Does relationship create happiness? I think it does, actually. And as I look at the thousands of clients that I’ve coached over the years, the ones who have been the happiest were the ones who had effective relationships.
What is your life anyway? I say it’s relationships. The relationship you have with yourself has a dramatic effect on your happiness. Your relationship to the situations you find yourself in impacts your happiness. Of course, the big one is your relationship to other people. The more relationships you have, the more possibilities for enriching conversations and connections. Opportunities to be so service, make a difference and be of value to the world all seem to come from the people you know. All the stuff that makes life great stems from your relationships.
Relationship: time spent relating. Most people think that they have relationships with people, but they don’t spend any time with them. The relationship they have is their head. We’ve got to get out of our head. We’ve got to get into the actual interaction and the connection with people.

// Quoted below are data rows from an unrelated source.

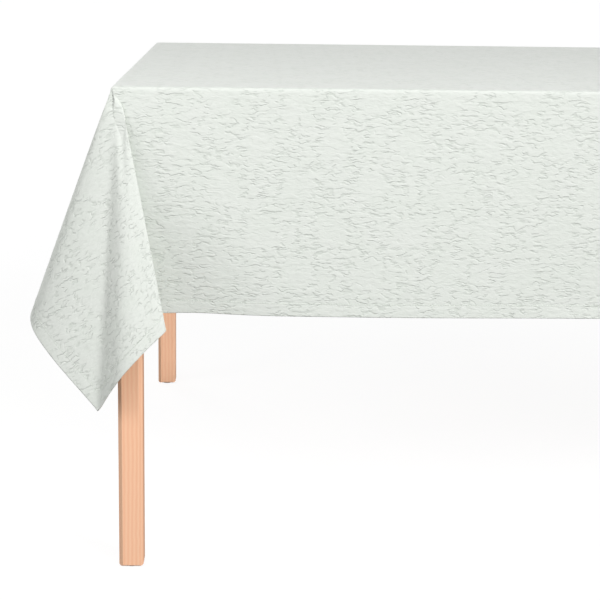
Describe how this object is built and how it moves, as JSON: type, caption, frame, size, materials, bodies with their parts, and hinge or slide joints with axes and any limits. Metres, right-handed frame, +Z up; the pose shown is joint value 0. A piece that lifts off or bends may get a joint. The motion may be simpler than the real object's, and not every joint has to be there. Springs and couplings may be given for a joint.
{
  "type": "dining table with draped tablecloth",
  "caption": "Rectangular softwood dining table with square legs and an embossed pale green tablecloth that drapes over its edges and hangs in a folded flap at each corner.",
  "frame": {"origin": "on the floor, under the middle of the tabletop", "axes": "+Z up, X along the table's length, -Y towards the front"},
  "size_m": [2.0906, 0.9728, 0.7597],
  "materials": {
    "wood": "matt lacquer",
    "zinc_steel": "zinc plated",
    "glide_plastic": "moulded",
    "cloth": "embossed weave",
    "thread": "spun thread",
    "label": "woven ribbon, blank"
  },
  "bodies": {
    "table": {"tabletop": "wood", "leg_front_left": "wood", "leg_front_right": "wood", "leg_back_left": "wood", "leg_back_right": "wood", "apron_front": "wood", "apron_back": "wood", "apron_left": "wood", "apron_right": "wood", "cross_rail": "wood", "corner_block_front_left": "wood", "corner_block_front_right": "wood", "corner_block_back_left": "wood", "corner_block_back_right": "wood", "hanger_bolts": "zinc_steel", "hanger_washers": "zinc_steel", "wing_nuts": "zinc_steel", "corner_block_screws": "zinc_steel", "tabletop_clips": "zinc_steel", "clip_screws": "zinc_steel", "rail_screws": "zinc_steel", "glide_front_left": "glide_plastic", "glide_front_right": "glide_plastic", "glide_back_left": "glide_plastic", "glide_back_right": "glide_plastic"},
    "cloth": {"tablecloth": "cloth", "hem_thread": "thread", "care_label": "label"}
  },
  "joints": [
    {"name": "cloth_lift", "type": "slide", "parent": "table", "child": "cloth", "axis": [0, 0, 1], "range_m": [0, 0.55]}
  ]
}
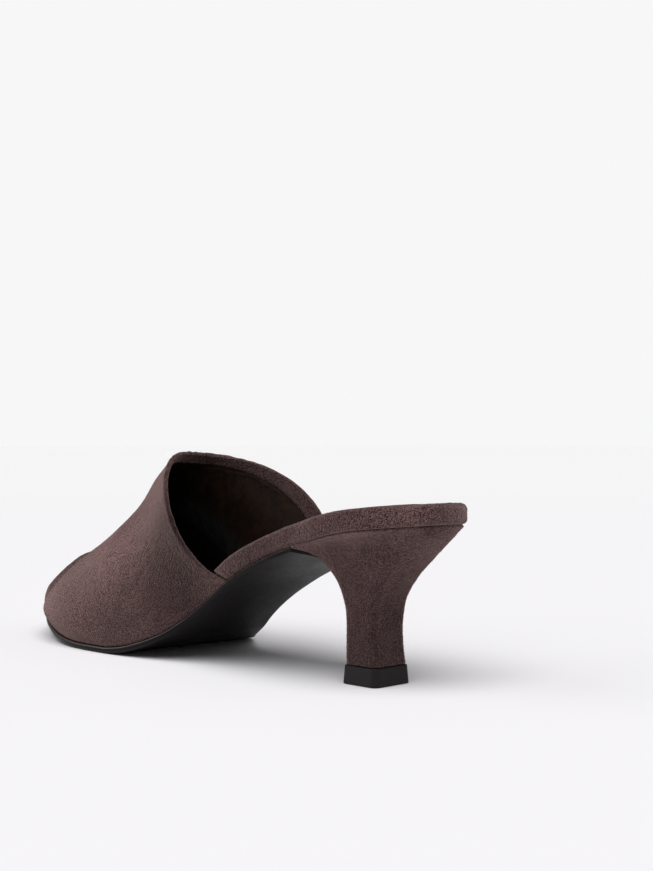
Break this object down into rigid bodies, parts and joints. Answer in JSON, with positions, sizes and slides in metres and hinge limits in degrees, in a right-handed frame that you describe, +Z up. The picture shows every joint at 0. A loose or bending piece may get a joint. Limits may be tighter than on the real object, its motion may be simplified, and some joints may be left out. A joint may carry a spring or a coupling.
{
  "type": "heeled mule",
  "caption": "Open-toe, open-back heeled mule: one wide moulded vamp on a wrapped footbed, thin outsole with arch and toe spring, flared heel with a flat top piece.",
  "frame": {"origin": "centre of the bounding box's bottom face, on the floor that the shoe stands on", "axes": "+Y towards the toe, +X towards the inner side of the foot, +Z up"},
  "size_m": [0.0758, 0.236, 0.0773],
  "materials": {
    "suede": "napped suede, matt",
    "sole": "smooth, satin",
    "top_piece": "satin"
  },
  "bodies": {
    "root": {"upper": "suede", "footbed": "suede", "heel": "suede", "outsole": "sole", "top_piece": "top_piece"}
  },
  "joints": []
}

So two studies point that one of the most important keys to happiness is relationship, so in a study done by a firm called Saplow, I think I’m pronouncing that right, in Sweden, the company looked at which words appeared most often together with the word happiness in articles in the Swedish press in 2010. So Saplow’s technology can read and understand any block of text. Now, the study is based on 1.5 million words of articles published in the Swedish daily newspapers in 2010, and the technology examined which words were most common, all right, in the articles containing happiness compared to articles that did not contain this word.
Now here’s the insane thing. Almost all personal pronouns were linked to happiness. You and me were at the top of the associations with happiness. You know, probably more progressive my and your, those were also very at the top, very high. Then after that you had she, he, us and them. They were all popular. So what does that say? Basically, when we think about happiness, we think about in relationship to others, in relationship to ourselves.
In another study, done by the Pew Research Center, after surveying 44 countries it was found that the biggest source of happiness is family.
Now, my friend, if you want to increase your happiness, you want to begin to take on the skills of happiness. And I request that you watch some of my other videos, and I’ll give you some of those skills. But today, one of the easiest things that you can do is to get back into connection, into communication with those people in your life that are important to you, your friends, your family members, the colleagues at work that you enjoy. Those connections create incredible positive meaning in our life. I request that you do some of that today.